IN KELLY'S VIEW, KECO'S A/E 32C-24 AND 25 AIR CONDITIONERS, WHICH HAD BEEN TESTED AND FOUND ACCEPTABLE UNDER THE CONTRACT IDENTIFIED IN KECO'S PROPOSAL, DID NOT JUSTIFY A WAIVER SINCE AIR FORCE DETERMINED THAT KECO WOULD FIND IT NECESSARY TO USE DIFFERENT EVAPORATION AND CONDENSER COILS THAN HAD BEEN USED IN THE AIR CONDITIONERS WHICH HAD PREVIOUSLY BEEN SATISFACTORILY TESTED. THIS VIEW WAS BASED ON INFORMATION THAT MODINE MANUFACTURING COMPANY HAD DISCONTINUED MANUFACTURE OF THE "BRAZED ALUMINUM" COILS WHICH KECO HAD INCLUDED IN ITS UNITS PREVIOUSLY FURNISHED AND TESTED. IT WAS SURMISED THAT KECO WOULD HAVE TO USE THE COILS OF ANOTHER MANUFACTURER (BOHN) WHICH PRODUCED "FIN AND TUBE" TYPE COILS. KELLY CONCLUDED THAT KECO'S UNITS HAD NOT BEEN FULLY TESTED USING THESE COILS. THE AIR FORCE ADVISES THAT THE HEAT EXCHANGER IS ONE OF THE THREE MOST IMPORTANT PARTS OF THE AIR CONDITIONER SINCE THE CAPACITY OF THE AIR CONDITIONER IS DIRECTLY RELATED TO THE CAPACITY AND EFFICIENCY OF THE HEAT EXCHANGER. IN THE REPORTS TO OUR OFFICE THE TERMS "HEAT EXCHANGER" AND "EVAPORATOR AND CONDENSER COILS" HAVE BEEN USED INTERCHANGEABLY. CHANGES IN THE SIZE, STYLE OR TYPE OF HEAT EXCHANGER MAY AFFECT THE EFFICIENCY OF THE ENTIRE UNIT. THE AIR FORCE THEREFORE CONCLUDED THAT TESTING WOULD BE REQUIRED IN ORDER TO DETERMINE THE EFFICIENCY OF THE KECO AIR CONDITIONER USING THE BOHN "FIN AND TUBE" TYPE HEAT EXCHANGER.

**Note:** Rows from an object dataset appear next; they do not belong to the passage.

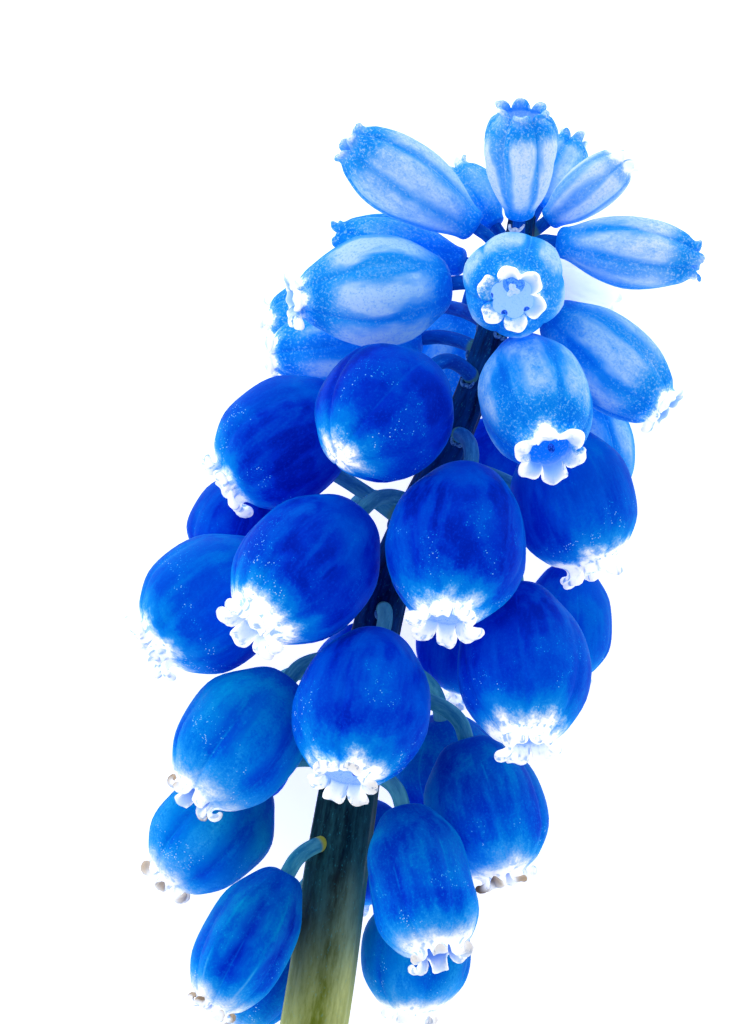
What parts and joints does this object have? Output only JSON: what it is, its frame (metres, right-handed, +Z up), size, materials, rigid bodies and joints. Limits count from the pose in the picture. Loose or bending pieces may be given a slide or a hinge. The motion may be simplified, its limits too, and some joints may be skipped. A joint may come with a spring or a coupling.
{
  "type": "grape hyacinth flower",
  "caption": "Picked grape hyacinth flower lying on its side: a raceme of nodding, urn-shaped blue florets on short arching pedicels round a cut green stem.",
  "frame": {"origin": "on the surface the flower lies on, below the middle of its bounding box", "axes": "+Y along the flower from the cut end of the stem towards the tip of the raceme, +Z up from the surface, +X across"},
  "size_m": [0.0185, 0.0623, 0.0126],
  "materials": {
    "stem": "waxy plant stem, olive green at the foot to blue-black at the top",
    "bud_petals": "pale sky-blue petal with darker veins",
    "young_petals": "mid-blue petal, paler along the middle and white at the mouth",
    "ripe_petals": "waxy cobalt petal, fading to a white mouth",
    "old_petals": "waxy cobalt petal with browning lobe tips"
  },
  "bodies": {
    "root": {"flower_stem": "stem", "floret_01": "bud_petals", "floret_02": "bud_petals", "floret_03": "bud_petals", "floret_04": "bud_petals", "floret_05": "bud_petals", "floret_06": "bud_petals", "floret_07": "bud_petals", "floret_08": "bud_petals", "floret_09": "young_petals", "floret_10": "young_petals", "floret_11": "young_petals", "floret_12": "young_petals", "floret_13": "young_petals", "floret_14": "young_petals", "floret_15": "young_petals", "floret_16": "young_petals", "floret_17": "ripe_petals", "floret_18": "ripe_petals", "floret_19": "ripe_petals", "floret_20": "ripe_petals", "floret_21": "ripe_petals", "floret_22": "ripe_petals", "floret_23": "ripe_petals", "floret_24": "ripe_petals", "floret_25": "ripe_petals", "floret_26": "ripe_petals", "floret_27": "ripe_petals", "floret_28": "ripe_petals", "floret_29": "ripe_petals", "floret_30": "ripe_petals", "floret_31": "old_petals", "floret_32": "old_petals", "floret_33": "old_petals", "floret_34": "old_petals", "floret_35": "old_petals", "floret_36": "old_petals", "floret_37": "old_petals", "floret_38": "old_petals", "floret_39": "old_petals", "floret_40": "old_petals"}
  },
  "joints": []
}
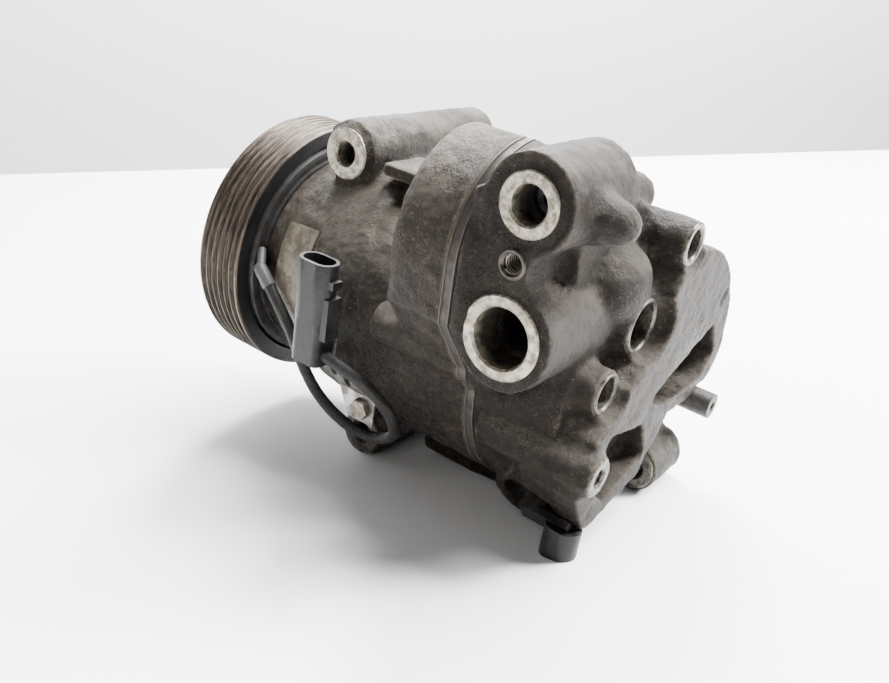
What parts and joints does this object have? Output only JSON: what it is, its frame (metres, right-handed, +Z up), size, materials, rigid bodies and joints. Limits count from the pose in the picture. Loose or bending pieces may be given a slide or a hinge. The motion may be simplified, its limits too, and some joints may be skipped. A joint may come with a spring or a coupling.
{
  "type": "automotive ac compressor",
  "caption": "Belt-driven variable swash-plate air-conditioning compressor with ribbed pulley, magnetic clutch, twin-port rear head and clutch lead.",
  "frame": {"origin": "on the shaft axis, in the belt's centre plane", "axes": "+X along the shaft from the pulley to the rear head, -Y towards the side that the ports and mounting bolts face, +Z up through the port lobe"},
  "size_m": [0.222, 0.142, 0.1645],
  "materials": {
    "cast_aluminium": "sand-cast, dulled by use",
    "machined_aluminium": "machined",
    "gasket": "rubber-coated sheet steel",
    "spring_steel": "blued",
    "machined_steel": "machined",
    "bearing_steel": "ground and polished",
    "plated_steel": "zinc plated, dull",
    "seal_rubber": "moulded",
    "black_plastic": "glass-filled, matte",
    "coil_steel": "phosphated steel, dull",
    "coil_resin": "potting resin",
    "tin_plate": "tin plated",
    "zinc_plate": "zinc plated sheet",
    "black_cable": "fabric-taped lead",
    "grey_sleeve": "heat-shrink sleeve",
    "paper_label": "aged paper label",
    "pulley_steel": "worn steel, rust in the grooves",
    "clutch_steel": "black steel"
  },
  "bodies": {
    "housing": {"front_housing": "cast_aluminium", "front_gasket": "gasket", "suction_reeds": "spring_steel", "valve_plate": "machined_steel", "discharge_reeds": "spring_steel", "rear_gasket": "gasket", "through_bolts": "plated_steel", "rear_head": "cast_aluminium", "control_valve": "machined_steel", "valve_o_rings": "seal_rubber", "valve_snap_ring": "spring_steel", "valve_plug": "black_plastic", "relief_valve": "plated_steel", "drain_plug": "plated_steel", "bearing_inner_race": "bearing_steel", "bearing_snap_ring": "spring_steel", "coil_shell": "coil_steel", "coil_winding": "coil_resin", "coil_snap_ring": "spring_steel", "shaft_seal": "seal_rubber", "seal_snap_ring": "spring_steel", "front_radial_bearing": "bearing_steel", "rear_radial_bearing": "bearing_steel", "thrust_bearing": "bearing_steel", "rear_thrust_washer": "bearing_steel", "cylinder_block": "machined_aluminium", "housing_o_ring": "seal_rubber", "piston_1": "machined_aluminium", "piston_2": "machined_aluminium", "piston_3": "machined_aluminium", "piston_4": "machined_aluminium", "piston_5": "machined_aluminium", "piston_6": "machined_aluminium", "piston_shoes": "bearing_steel", "check_valve_clip": "spring_steel", "connector_housing": "black_plastic", "connector_terminals": "tin_plate", "connector_bracket": "zinc_plate", "bracket_screw": "plated_steel", "clutch_lead": "black_cable", "lead_sleeve": "grey_sleeve", "nose_label": "paper_label"},
    "pulley": {"pulley_rotor": "pulley_steel", "bearing_outer_race": "bearing_steel", "bearing_seals": "seal_rubber"},
    "ball_set": {"bearing_balls": "bearing_steel"},
    "shaft": {"drive_shaft": "bearing_steel", "clutch_hub": "clutch_steel", "hub_rivets": "plated_steel", "hub_nut": "plated_steel", "lug_plate": "machined_steel", "swash_plate": "machined_steel", "hinge_pin": "bearing_steel", "return_spring": "spring_steel"},
    "armature": {"armature_plate": "clutch_steel", "armature_springs": "spring_steel", "armature_rivets": "plated_steel"},
    "check_valve": {"check_valve_poppet": "black_plastic"}
  },
  "joints": [
    {"name": "pulley_spin", "type": "hinge", "parent": "housing", "child": "pulley", "pos_m": [0, 0, 0], "axis": [1, 0, 0], "continuous": true},
    {"name": "ball_set_spin", "type": "hinge", "parent": "housing", "child": "ball_set", "pos_m": [0, 0, 0], "axis": [1, 0, 0], "continuous": true},
    {"name": "shaft_spin", "type": "hinge", "parent": "housing", "child": "shaft", "pos_m": [0, 0, 0], "axis": [1, 0, 0], "continuous": true},
    {"name": "armature_pull_in", "type": "slide", "parent": "shaft", "child": "armature", "axis": [1, 0, 0], "range_m": [0, 0.00035], "stiffness_N_per_m": 20000},
    {"name": "check_valve_open", "type": "slide", "parent": "housing", "child": "check_valve", "axis": [0, -1, 0], "range_m": [0, 0.002], "stiffness_N_per_m": 600}
  ],
  "couplings": [
    {"joint": "ball_set_spin", "follows": "pulley_spin", "ratio": 0.588}
  ]
}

THAT THE EVAPORATOR AND CONDENSER COILS HAVE A MATERIAL EFFECT ON THE OVERALL PERFORMANCE OF THE AIR CONDITIONING UNIT AS A SYSTEM SEEMS TO BE UNQUESTIONED. THERFORE, IT WAS REASONABLE FOR AIR FORCE TO CONCLUDE THAT TESTING OF KECO'S UNITS WAS NECESSARY TO ASCERTAIN WHETHER THE UNITS USING THE DIFFERENT COILS WOULD PERFORM IN AN ACCEPTABLE MANNER.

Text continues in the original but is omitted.